The letter continued: “Given that we are already one month into the financial year, we call on you to provide urgent clarity.”

A number of Stormont departments are facing cuts in the budget (Liam McBurney/PA)

A leaked Northern Ireland Office briefing paper recently estimated the devolved executive is losing £700 million a year by failing to charge for services like domestic water supply, prescriptions, domiciliary care, transport for the over-60s and having significantly lower university tuition fees than England.

The briefing paper estimated that £345 million could be generated by introducing domestic water charges, while raising tuition fees could bring in an additional £145 million a year.

The document said Northern Ireland is receiving 21% more per head of population than England for the period 2022-25.

Battle of the Somme anniversary
DUP MP Gavin Robinson said there had to be reform of the funding model for Northern Ireland (Liam McBurney/PA)

DUP MP Gavin Robinson said there had to be a reform of how Northern Ireland is funded.

He said: “The primary problem is not a lack of Stormont, it is a lack of money.
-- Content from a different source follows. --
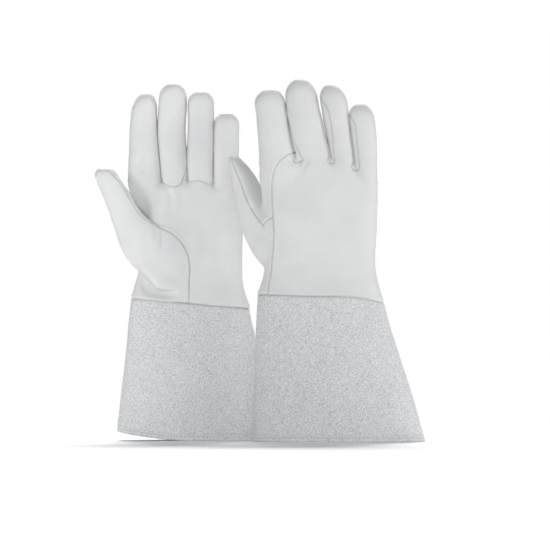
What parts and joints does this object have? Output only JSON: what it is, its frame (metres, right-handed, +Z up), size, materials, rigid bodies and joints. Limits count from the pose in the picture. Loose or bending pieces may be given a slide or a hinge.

That is a decision made by Treasury.

“I have been warning for some time that the Barnett Formula used for divvying up the budget for the UK regions is unfair to Northern Ireland and will continue to get even worse in coming years.

“There needs to be a complete reform of the funding model.

“The Treasury contribution to fund public services in Northern Ireland is going down rather than rising.

“As an example, in England up to 2025, spending will increase by 6% but only 3.6% in Northern Ireland.”

Mr Robinson added: “The cost of providing public services for a small place is more expensive than a large one.

“We don’t benefit from economies of scale or critical mass.

“To provide vital services, we need a disproportionately larger public service, and for as long as we receive 3% of what England needs under the Barnett formula, we won’t and don’t get enough.”